Job:
From the entries below, copy exactly the lines from the one that contains "return attach(made, Body.BALANCE.value)" through the one that contains "return [self.screw(number) for", both included, and only those.

Data for this exercise:
::::::::::
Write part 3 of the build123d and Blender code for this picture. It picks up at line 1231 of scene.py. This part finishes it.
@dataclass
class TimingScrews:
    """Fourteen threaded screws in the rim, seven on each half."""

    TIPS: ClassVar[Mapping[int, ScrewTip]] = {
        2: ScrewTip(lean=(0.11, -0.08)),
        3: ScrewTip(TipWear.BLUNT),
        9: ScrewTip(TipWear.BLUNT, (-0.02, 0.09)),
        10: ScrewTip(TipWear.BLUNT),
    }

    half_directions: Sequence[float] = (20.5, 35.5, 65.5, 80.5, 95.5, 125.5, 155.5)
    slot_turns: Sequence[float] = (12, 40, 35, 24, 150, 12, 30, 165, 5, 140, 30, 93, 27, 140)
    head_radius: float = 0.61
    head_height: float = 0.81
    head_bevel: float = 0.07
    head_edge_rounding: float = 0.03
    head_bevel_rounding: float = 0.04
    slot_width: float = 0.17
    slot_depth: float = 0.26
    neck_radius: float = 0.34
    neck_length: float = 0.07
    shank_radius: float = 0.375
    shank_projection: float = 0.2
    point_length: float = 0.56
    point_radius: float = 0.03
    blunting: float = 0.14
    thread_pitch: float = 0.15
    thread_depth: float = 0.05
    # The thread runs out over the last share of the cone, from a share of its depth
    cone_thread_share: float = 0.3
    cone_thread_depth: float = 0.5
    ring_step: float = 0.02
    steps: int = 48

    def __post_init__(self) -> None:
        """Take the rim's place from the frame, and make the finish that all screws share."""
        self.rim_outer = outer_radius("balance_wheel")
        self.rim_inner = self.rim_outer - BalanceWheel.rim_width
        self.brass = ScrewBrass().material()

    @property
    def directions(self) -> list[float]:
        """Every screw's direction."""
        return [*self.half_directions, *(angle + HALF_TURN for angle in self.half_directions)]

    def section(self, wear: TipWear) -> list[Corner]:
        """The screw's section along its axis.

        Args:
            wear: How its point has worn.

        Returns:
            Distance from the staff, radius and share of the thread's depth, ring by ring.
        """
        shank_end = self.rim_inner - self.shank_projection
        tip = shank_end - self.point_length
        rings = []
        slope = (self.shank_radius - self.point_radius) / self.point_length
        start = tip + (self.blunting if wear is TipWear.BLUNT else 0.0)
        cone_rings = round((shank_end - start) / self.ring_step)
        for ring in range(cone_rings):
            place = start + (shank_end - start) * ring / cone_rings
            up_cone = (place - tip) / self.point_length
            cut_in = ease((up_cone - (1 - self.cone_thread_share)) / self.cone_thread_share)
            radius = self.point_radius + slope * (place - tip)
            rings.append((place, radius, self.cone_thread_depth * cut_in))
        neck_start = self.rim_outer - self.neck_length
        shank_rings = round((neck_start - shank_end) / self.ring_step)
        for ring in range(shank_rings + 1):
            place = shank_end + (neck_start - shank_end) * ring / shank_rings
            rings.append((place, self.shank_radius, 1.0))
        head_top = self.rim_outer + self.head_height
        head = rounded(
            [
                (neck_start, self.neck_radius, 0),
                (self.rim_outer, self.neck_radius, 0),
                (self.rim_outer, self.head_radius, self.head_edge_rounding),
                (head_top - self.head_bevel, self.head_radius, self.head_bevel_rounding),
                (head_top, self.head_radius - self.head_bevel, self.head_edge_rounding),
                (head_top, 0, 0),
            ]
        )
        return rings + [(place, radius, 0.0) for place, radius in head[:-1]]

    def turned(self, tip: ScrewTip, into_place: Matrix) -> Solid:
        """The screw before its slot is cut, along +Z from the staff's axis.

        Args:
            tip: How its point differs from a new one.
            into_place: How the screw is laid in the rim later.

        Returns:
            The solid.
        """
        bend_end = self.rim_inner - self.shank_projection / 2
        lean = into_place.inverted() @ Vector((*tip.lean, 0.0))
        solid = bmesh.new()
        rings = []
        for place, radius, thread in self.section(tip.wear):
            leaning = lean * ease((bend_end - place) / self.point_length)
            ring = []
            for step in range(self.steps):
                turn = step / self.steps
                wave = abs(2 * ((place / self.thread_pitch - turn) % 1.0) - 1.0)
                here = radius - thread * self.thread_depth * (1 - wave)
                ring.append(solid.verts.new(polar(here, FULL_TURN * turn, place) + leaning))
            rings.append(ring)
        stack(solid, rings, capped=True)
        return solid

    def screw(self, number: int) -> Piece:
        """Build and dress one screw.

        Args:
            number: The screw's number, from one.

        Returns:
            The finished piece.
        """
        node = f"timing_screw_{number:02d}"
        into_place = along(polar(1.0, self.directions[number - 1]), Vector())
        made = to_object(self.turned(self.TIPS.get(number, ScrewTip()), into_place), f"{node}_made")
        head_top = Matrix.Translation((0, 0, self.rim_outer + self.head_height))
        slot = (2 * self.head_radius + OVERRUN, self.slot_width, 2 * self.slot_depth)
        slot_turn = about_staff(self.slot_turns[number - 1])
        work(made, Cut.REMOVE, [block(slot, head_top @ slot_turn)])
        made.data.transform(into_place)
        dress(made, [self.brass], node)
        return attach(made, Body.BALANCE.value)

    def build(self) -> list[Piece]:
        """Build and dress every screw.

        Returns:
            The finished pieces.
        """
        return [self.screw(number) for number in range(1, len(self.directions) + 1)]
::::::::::
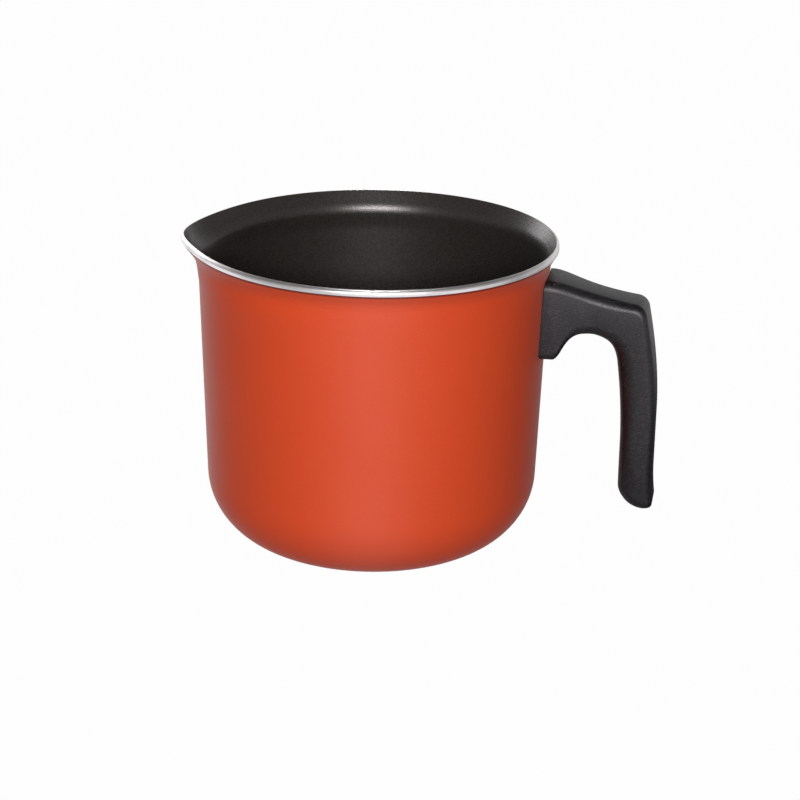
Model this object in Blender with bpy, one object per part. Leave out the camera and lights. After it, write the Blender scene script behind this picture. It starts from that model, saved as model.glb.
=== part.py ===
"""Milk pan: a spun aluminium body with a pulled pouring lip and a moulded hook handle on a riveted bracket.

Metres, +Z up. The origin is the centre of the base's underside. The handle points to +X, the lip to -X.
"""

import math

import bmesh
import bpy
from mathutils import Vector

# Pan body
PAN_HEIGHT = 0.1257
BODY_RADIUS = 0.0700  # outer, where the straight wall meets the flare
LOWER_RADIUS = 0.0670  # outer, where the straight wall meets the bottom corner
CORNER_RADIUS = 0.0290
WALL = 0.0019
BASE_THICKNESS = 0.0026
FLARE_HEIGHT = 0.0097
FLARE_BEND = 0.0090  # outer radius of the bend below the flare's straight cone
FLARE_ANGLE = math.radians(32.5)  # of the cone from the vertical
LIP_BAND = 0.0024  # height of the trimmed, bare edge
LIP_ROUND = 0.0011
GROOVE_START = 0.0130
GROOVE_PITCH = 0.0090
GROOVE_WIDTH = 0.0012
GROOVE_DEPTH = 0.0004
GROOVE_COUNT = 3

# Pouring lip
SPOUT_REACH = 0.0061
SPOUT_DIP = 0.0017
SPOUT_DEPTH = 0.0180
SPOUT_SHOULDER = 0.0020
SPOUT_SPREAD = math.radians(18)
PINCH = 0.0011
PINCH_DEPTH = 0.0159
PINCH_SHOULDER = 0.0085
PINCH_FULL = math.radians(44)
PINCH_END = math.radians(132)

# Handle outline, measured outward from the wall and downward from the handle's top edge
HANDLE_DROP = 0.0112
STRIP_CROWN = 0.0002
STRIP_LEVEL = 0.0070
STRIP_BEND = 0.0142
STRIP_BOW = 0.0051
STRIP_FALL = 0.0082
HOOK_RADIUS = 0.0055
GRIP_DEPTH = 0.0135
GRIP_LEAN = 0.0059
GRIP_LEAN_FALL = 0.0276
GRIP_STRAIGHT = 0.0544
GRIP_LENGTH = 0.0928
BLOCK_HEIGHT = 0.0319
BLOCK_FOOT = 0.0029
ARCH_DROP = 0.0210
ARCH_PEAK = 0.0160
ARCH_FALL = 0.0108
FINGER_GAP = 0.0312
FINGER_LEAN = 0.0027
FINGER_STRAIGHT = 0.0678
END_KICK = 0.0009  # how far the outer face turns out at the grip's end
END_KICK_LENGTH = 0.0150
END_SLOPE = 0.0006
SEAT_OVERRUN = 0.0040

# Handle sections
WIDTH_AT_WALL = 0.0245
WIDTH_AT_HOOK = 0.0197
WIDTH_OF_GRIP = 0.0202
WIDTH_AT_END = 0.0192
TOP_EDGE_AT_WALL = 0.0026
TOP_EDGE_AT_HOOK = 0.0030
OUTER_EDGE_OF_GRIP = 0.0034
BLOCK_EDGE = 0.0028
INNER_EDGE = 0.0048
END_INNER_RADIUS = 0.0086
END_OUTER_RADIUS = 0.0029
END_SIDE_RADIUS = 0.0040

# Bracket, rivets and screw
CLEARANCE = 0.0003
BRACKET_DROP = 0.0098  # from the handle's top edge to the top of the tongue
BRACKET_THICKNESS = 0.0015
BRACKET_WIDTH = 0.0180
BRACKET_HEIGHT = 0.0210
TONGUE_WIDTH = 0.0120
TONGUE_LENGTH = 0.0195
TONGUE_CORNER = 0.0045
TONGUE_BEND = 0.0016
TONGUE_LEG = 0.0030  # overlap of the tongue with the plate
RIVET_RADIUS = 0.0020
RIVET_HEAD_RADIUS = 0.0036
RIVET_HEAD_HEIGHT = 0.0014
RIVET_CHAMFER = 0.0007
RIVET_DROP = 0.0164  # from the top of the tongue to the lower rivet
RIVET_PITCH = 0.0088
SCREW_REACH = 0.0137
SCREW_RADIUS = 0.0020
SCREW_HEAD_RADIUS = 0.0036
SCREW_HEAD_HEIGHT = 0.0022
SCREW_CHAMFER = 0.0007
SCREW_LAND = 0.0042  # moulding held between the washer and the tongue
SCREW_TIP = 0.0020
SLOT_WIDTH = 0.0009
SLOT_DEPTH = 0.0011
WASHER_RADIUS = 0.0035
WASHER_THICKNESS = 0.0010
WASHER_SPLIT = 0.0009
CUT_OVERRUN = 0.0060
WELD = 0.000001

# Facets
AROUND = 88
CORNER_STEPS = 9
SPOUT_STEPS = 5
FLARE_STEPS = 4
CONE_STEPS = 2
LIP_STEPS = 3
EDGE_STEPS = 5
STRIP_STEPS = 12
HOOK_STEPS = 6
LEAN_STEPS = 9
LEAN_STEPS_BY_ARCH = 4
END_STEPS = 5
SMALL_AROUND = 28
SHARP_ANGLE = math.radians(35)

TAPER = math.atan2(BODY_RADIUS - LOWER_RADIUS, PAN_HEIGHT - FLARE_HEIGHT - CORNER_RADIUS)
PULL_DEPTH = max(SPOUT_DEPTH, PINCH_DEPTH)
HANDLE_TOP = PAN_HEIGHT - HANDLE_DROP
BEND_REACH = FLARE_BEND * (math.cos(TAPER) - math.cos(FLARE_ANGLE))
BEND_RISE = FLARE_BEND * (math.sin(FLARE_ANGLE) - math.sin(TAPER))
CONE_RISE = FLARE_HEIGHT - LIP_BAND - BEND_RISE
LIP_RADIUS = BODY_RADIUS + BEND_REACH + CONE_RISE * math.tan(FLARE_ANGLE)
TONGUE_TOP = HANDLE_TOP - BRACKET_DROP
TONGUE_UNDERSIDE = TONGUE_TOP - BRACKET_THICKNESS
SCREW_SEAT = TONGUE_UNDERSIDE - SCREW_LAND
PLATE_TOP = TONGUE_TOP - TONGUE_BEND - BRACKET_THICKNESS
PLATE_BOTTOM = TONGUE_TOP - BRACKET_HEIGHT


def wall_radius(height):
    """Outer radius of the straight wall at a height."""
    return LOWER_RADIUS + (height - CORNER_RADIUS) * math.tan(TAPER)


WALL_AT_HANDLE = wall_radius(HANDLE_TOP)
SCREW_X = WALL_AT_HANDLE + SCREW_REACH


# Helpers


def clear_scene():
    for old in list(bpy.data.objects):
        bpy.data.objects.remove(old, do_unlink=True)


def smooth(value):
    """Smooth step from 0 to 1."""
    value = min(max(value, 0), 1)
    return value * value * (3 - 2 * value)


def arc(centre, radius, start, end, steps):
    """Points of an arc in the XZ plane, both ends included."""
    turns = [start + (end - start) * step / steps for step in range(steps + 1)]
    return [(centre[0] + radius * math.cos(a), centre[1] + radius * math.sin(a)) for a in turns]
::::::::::
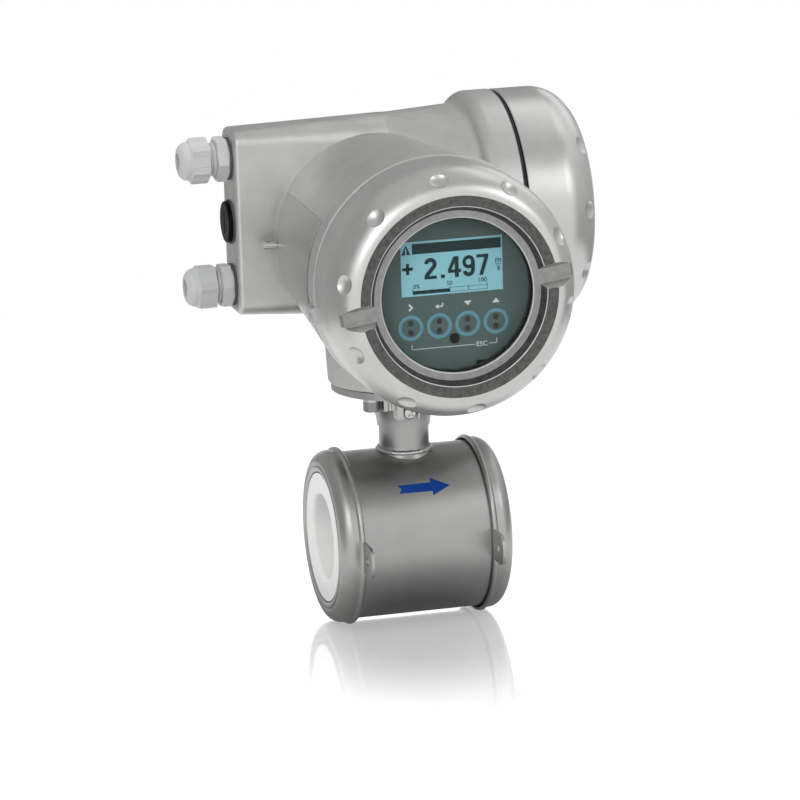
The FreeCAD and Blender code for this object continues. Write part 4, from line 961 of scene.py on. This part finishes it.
::::::::::
Full response:
        return attach(made, Body.BALANCE.value)

    def build(self) -> list[Piece]:
        """Build and dress every screw.

        Returns:
            The finished pieces.
        """
        return [self.screw(number) for number in range(1, len(self.directions) + 1)]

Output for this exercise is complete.